SEO tools are extremely useful, but only when used in conjunction with the creativity and critical faculties of a real human being. They’re best used for evaluating the currently-ranking content, and finding ways to create new, novel angles on the same topic—matching unserved “gaps” in search intent, and answering questions that the current articles don’t address.
Instead of collating content, we can create something completely original. Instead of wrapping articles A, B and C into a lazy “Ultimate Guide,” we can create something completely original, with new data or a new perspective (article D).
2. Length Isn’t the Only Differentiator
Longer content generally performs better—up to a point. Today, SERPs are so crowded with 10,000-word articles that long-form content is no longer an effective differentiator.
There was a time when “skyscraper” content—creating an article longer and more comprehensive than its competitors—was a smart play. It was convenient for the reader: instead of clicking-through a dozen articles, they could read a single definitive guide. It helped with SEO too, since longer articles can rank for more keywords, drive more traffic and often acquire more backlinks.
But skyscraper content is no longer a niche tactic. Everyone does it. It’s become the de-facto strategy for unseating incumbent articles, and it’s created an arms race. In the past five years, average blog post length has increased by 42%, from 808-words to 1,151-words. When you compete solely on length, articles become bloated and unwieldy, and it’s the reader that loses out.
Source: Orbit Media
Length is only one way of competing with existing content. Arguably, it’s also the worst. Instead, choose a better dimension of differentiation:
- Data: What unique data do you, and only you, have access to? Product usage stats, surveying your audience, you name it. If your company lacks proprietary data, is there a unique meta analysis of existing data you can create?
- Opinion: If you have a good grounding in a topic, you’re uniquely positioned to offer a contrarian perspective. Which “best practices” are wrong? What mistakes do you commonly encounter? What will change in the next year?
- Experience: What lived experience can you share on a topic? Your experiences can’t be emulated by other people—anchoring your article in a real-world story provides a novel dimension for even the most tired of topics.
- Network: What lived experience can people within your network share? If you’re networked with well-known brands and people, all the better—you have additional non-search distribution built-in.
- Expertise: What are you uniquely good at? What “expert” insight can you offer that other content marketers can’t? Draw upon your personal interests, qualifications and education.
Instead of relying on other people’s hard-earned work, great search content brings something new to the table—harnessing the skills and perspectives that that company, and only that company, can provide.

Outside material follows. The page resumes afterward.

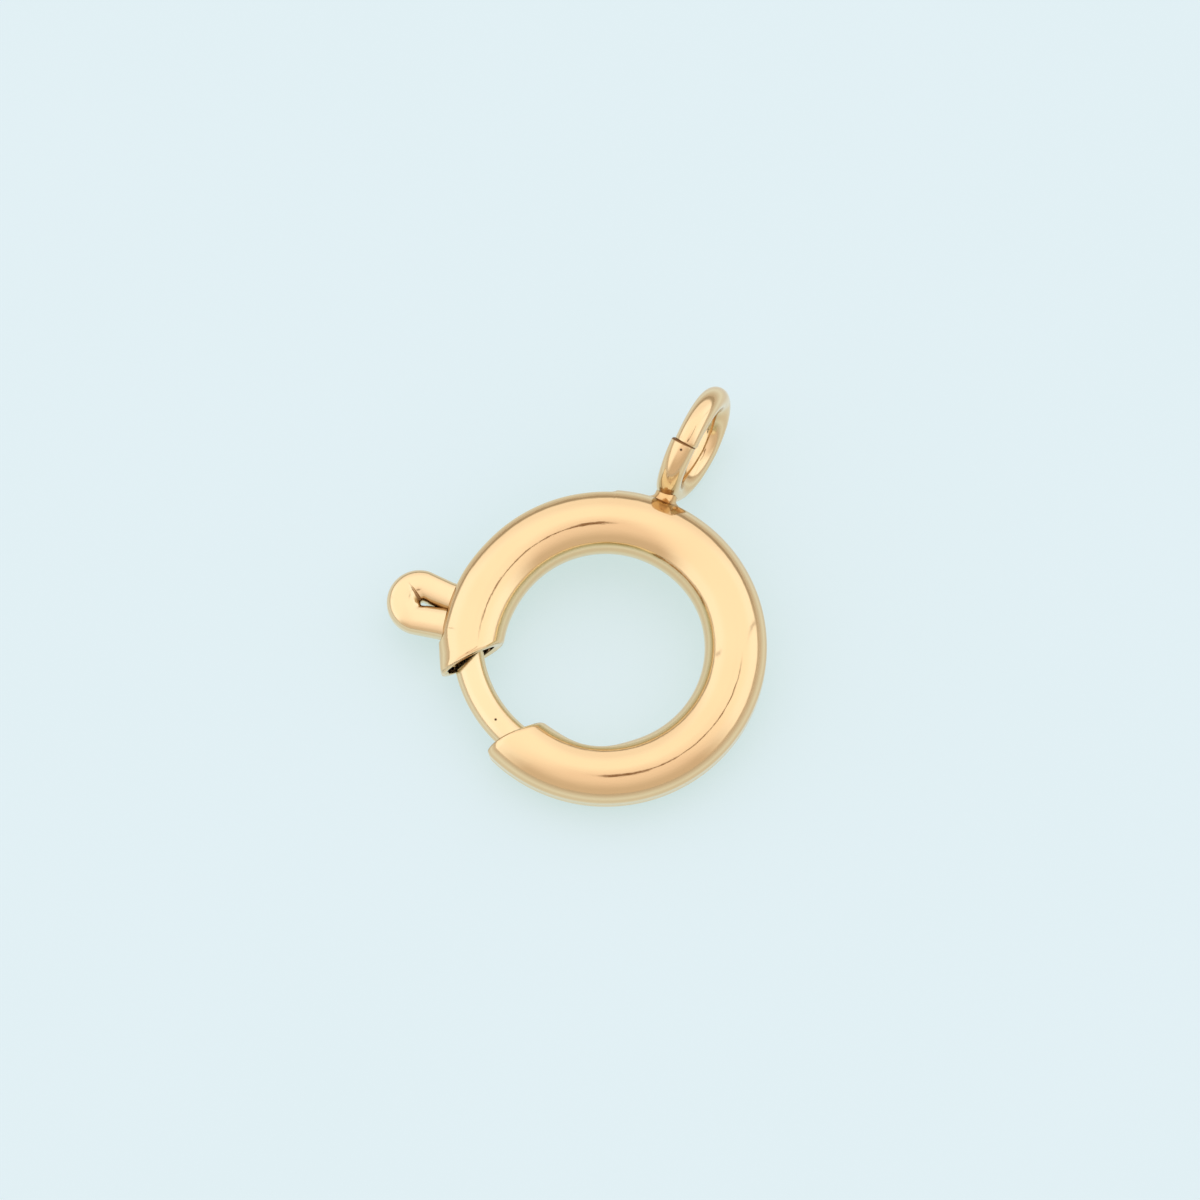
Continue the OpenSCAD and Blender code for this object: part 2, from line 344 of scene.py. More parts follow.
def gilding_group():
    """Polished gilding: colour that drifts a little, ripples, scratches round the ring, a pinhole, and
    dull dark brass where marked, which is painted shade.
    """
    tree = bpy.data.node_groups.new("polished gilding", "ShaderNodeTree")
    socket_of(tree, "INPUT", "Gold", "Color", (0.95, 0.7, 0.37, 1))
    socket_of(tree, "INPUT", "Copper", "Color", (0.9, 0.6, 0.3, 1))
    socket_of(tree, "INPUT", "Ripples per metre", "Float", 700.0)
    socket_of(tree, "INPUT", "Gloss", "Float", 0.07)
    socket_of(tree, "INPUT", "Scratches", "Float", 0.0)
    socket_of(tree, "INPUT", "Pinhole", "Vector", (0, 0, 0))
    socket_of(tree, "OUTPUT", "Colour", "Color")
    socket_of(tree, "OUTPUT", "Roughness", "Float")
    socket_of(tree, "OUTPUT", "Height", "Float")
    nodes, links, add = tree.nodes, tree.links, node_tools(tree)
    given = nodes.new("NodeGroupInput").outputs
    made = nodes.new("NodeGroupOutput").inputs
    place = nodes.new("ShaderNodeTexCoord").outputs["Object"]
    marked = nodes.new("ShaderNodeAttribute")
    marked.attribute_name = "dull_and_shade"
    dull_and_shade = marked.outputs["Fac"]
    drifts_per_metre, drift_from, drift_full = 260, 0.42, 0.75
    grains_per_metre, grain_roughness, grain_height = 9000, 0.05, 0.03
    scratches_per_metre, scratch_turns, dull_roughness, pit_floor = 11000, 0.0008, 0.4, 0.4
    ripple = add.noise(place, given["Ripples per metre"], detail=5, roughness=0.55)
    grain = add.noise(place, grains_per_metre)
    drift = add.spread(add.noise(place, drifts_per_metre), drift_from, drift_full)
    gilding = add.mix(drift, given["Gold"], given["Copper"])
    from_pinhole = add.vector("DISTANCE", place, given["Pinhole"])
    pit = add.spread(from_pinhole, PINHOLE_R * MM, pit_floor * PINHOLE_R * MM)
    # Where marked dull, the colour turns to dark brass: painted shade in the bore, the crease and the
    # eye's seam
    links.new(add.mix(pit, add.mix(dull_and_shade, gilding, BRASS_IN_SHADE), PIT_DARK), made["Colour"])
    polished = add.maths("MULTIPLY_ADD", grain, grain_roughness, given["Gloss"])
    links.new(add.maths("MULTIPLY_ADD", dull_and_shade, dull_roughness, polished), made["Roughness"])
    # The scratches run round the ring: fine across it and long along it
    flat = add.vector("MULTIPLY", place, (1, 1, 0))
    across = nodes.new("ShaderNodeCombineXYZ")
    links.new(add.vector("LENGTH", flat), across.inputs["Z"])
    along = add.vector("SCALE", add.vector("NORMALIZE", flat), scratch_turns)
    scratch = add.noise(add.vector("ADD", along, across.outputs["Vector"]), scratches_per_metre, detail=3)
    smooth = add.maths("MULTIPLY_ADD", grain, grain_height, ripple)
    links.new(add.maths("MULTIPLY_ADD", scratch, given["Scratches"], smooth), made["Height"])
    return tree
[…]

3. Great Content Requires Experimentation
The surest way to rank for a target keyword is to copy the existing content. After all, you’re using a proven format. The article you’re emulating already ranks for your target keyword. Crucially though, this “low-risk” content offers low rewards.
Most SEO content is a commodity. It offers useful information, but it’s provided without context or perspective—it looks and feels like every other article out there. It might rank for a bunch of keywords, but what use is it if no-one remembers your brand, or becomes a customer?
Over time, the situation looks bleaker. As copycat content becomes less interesting and more commonplace, it becomes high risk and low reward. Readers get bored of the same tired old format. Once interesting brands become more and more homogeneous. Search engines get better and better at extracting information from “ultimate guide” style articles and surfacing it directly in the search results—stifling your traffic in the process.
The inverse applies to novel content formats. As the SERPs become saturated with “7 ways” listicles and “ultimate guides,” it’s the original, experimental articles that stand out from the noise—those that challenge the status quo and offer unique perspectives and experiences that Google can’t turn into a rich snippet. With every copycat article published, novel formats become less risky and more valuable. Soon, they’ll be the only type of content that’s worth a damn.
These articles are perfect examples. Each company took a risk with a novel stance on a well-worn topic. In each case, it paid off, generating hundreds of thousands of visits from organic search, without a skyscraper in sight:
- We Analyzed 752,626 Facebook Ads and Here’s What We Learned. AdEspresso analyzed three quarters of a million Facebook adverts to bring completely original data to the table.
- Why Trello Failed to Build a $1 Billion+ Business. Advice on “business growth” is a dime a dozen, but Hiten Shah chose to offer a contrarian opinion focused on a single—very tangible—case study.
- 3 Mistakes You’re Making with Month-Over-Month Growth Rates. In a sea of “how to” content, Amplitude reframed the topic of month-and-month growth rates to focus on the common mistakes companies make.
It’s easy to assume that the current SERP represents the best strategy to match search intent and rank for a target keyword. It doesn’t. It represents the best strategy so far. Seeing a search dominated by round-up articles might mean that round-ups are the optimum way to meet the search intent—it may also mean that a better type of content simply hasn’t been tried.
Combating Copycat Content
Writing copycat content yields, at best, small improvements over the existing search results. We’re not adding anything new, just collating existing information into one place. As content marketers, we shouldn’t settle for that.